Zugleich muss die Finanzierungsseite einbezogen werden, um die reale Kaufkraft des G.s zu berücksichtigen. Einige Modelle treffen konkrete Auskünfte zur Finanzierung, andere halten die Finanzierung ihres Vorschlages für zweitrangig, da ihr Eintreten für die Idee des G.s zunächst als gesellschaftspolitischer Diskussionsimpuls intendiert ist. Die Vorschläge zur Finanzierung von G. beinhalten üblicherweise die Erwartung, dass der Wegfall der Bedürftigkeitsprüfung und der Prüfung von Haushaltsgemeinschaften große Einsparungen ermöglicht. Dazu kommen die Mittel, die in den bisher geltenden, bei Einführung des G.s jedoch entfallenden Transfersystemen veranschlagt werden. Die darüber hinaus – je nach Höhe des in Aussicht gestellten G.s – z. T. erheblichen zusätzlich benötigten Beträge zur Finanzierung sollen häufig durch ein völlig neu gestaltetes Steuersystem aufgebracht werden, mit dem die jeweiligen Autoren die Hoffnung auf weitere von ihnen begrüßte Lenkungseffekte verbinden: Primärenergie- und Ressourcenverbrauchsteuern, Vermögens- und Reichensteuern, Devisen- und Börsenumsatzsteuern, Luxusgütersteuern, Wertschöpfungssteuern, Kapitalertragssteuern etc. Viele Konzepte sehen darüber hinaus massive Erhöhungen der ESt für alle oder für Bezieher von bestimmte Höhen überschreitenden Einkommen vor.

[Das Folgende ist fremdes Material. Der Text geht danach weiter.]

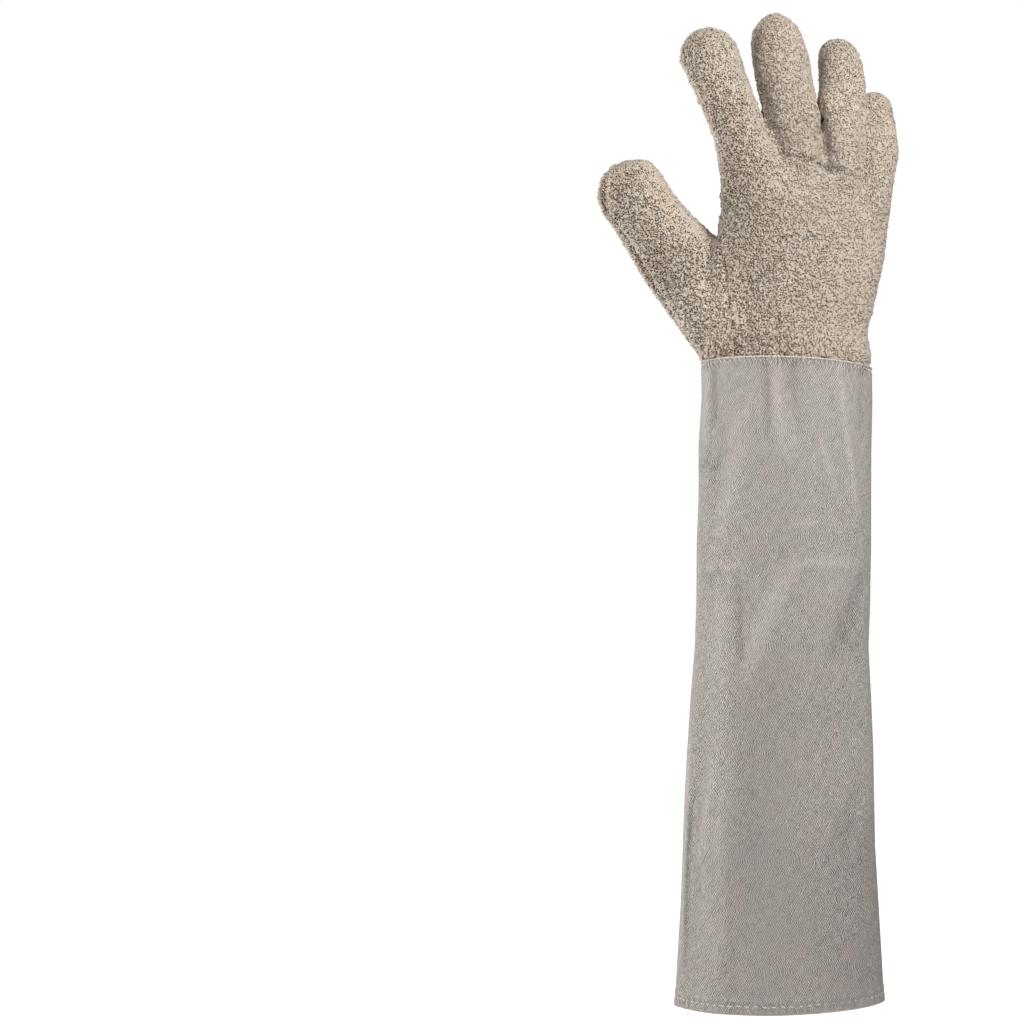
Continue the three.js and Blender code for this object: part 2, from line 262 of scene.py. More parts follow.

Wenige Modelle plädieren für die Abschaffung aller anderen Steuern und die Einführung einer einheitlichen MwSt in Höhe von 50 % oder mehr.

3. Einwände und Kritik

Ein G. in einer Höhe, welche ein menschenwürdiges Leben und die Teilhabe an der Gesellschaft ermöglicht, gilt vielen Ökonomen als unfinanzierbar. Varianten mit geringeren Finanzierungsansprüchen ermöglichen z. T. geringere Lebensstandards als heutige Grundsicherungssysteme. Sofern G. durch bedürftigkeitsorientierte Transfers ergänzt werden sollen, verflüchtigt sich der Charme des Bürokratieabbaus und der Vermeidung von Einzelfallprüfungen.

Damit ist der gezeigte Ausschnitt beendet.